Girardi played 788 regular-season games with the Rangers, 11th most in franchise history, before his contract was bought out in the 2017 offseason. Only long-time teammate Chris Kreider (123) played more postseason games than Girardi (122).
During his time in New York, Girardi helped the Rangers reach the Stanley Cup Playoffs 10 times in 11 years, including a 2014 run to the Stanley Cup Final, when the Rangers lost in five games to the Los Angeles Kings. From 2012-15, Girardi and the Rangers reached the conference final three times in four seasons, once under Tortorella and twice under his successor Alain Vigneault.
“We had the best group of guys,” recalled Girardi. “But so many things have to go right in order to win it all.”

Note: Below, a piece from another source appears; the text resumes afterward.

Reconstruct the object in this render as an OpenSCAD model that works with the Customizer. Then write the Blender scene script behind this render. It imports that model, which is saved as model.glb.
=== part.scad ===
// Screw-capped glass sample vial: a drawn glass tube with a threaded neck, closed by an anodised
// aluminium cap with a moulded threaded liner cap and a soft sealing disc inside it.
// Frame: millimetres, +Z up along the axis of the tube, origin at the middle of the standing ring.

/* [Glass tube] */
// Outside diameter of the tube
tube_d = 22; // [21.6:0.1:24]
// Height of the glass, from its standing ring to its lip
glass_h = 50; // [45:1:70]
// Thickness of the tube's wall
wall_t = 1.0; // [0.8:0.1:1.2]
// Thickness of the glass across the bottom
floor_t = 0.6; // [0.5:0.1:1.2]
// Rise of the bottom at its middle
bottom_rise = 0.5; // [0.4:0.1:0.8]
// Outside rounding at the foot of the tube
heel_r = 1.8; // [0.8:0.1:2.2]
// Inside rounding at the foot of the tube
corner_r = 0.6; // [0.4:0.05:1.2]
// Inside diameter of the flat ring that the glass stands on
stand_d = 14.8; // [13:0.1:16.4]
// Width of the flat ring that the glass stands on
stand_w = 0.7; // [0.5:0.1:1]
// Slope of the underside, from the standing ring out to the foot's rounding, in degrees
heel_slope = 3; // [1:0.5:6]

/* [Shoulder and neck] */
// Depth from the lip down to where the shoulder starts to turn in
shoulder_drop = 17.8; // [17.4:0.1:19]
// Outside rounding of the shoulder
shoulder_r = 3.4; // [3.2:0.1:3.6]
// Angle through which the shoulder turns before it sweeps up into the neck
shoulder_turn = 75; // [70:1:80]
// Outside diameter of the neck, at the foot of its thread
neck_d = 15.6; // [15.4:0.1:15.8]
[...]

Tortorella seeks to win it all again with the Vegas Golden Knights this spring. Twenty-two years after leading the Tampa Bay Lightning to their first Stanley Cup championship in 2004, Tortorella is back in the Cup Final, seeking another championship. However, his Golden Knights trail the Carolina Hurricanes 3-2 in the best-of-7 Final, with a must-win Game 6 set for Sunday back home in the desert.
“I would have never guessed that he’d be back in the League this quickly after doing some of the TV stuff, and out of nowhere Vegas grabs him and look what he’s doing with that group,” Girardi marveled. “I know it’s a veteran group and they’ve won before, but he just has that effect when you buy in, he’ll fight for you and do anything for you. That’s why the players love him, because he will do or say anything to defend his players. All he expects in return is full effort, full commitment.”
Girardi added he’s not surprised by Torts’ success in Vegas — the Golden Knights are 20-5-1 in the regular season and playoffs since he replaced the fired Bruce Cassidy in late March.
“He’s so in the moment and focused. When you have full buy-in, what he does works. He did a great job with us. … He had every guy buy in, and when you do that, he’s a very special coach.”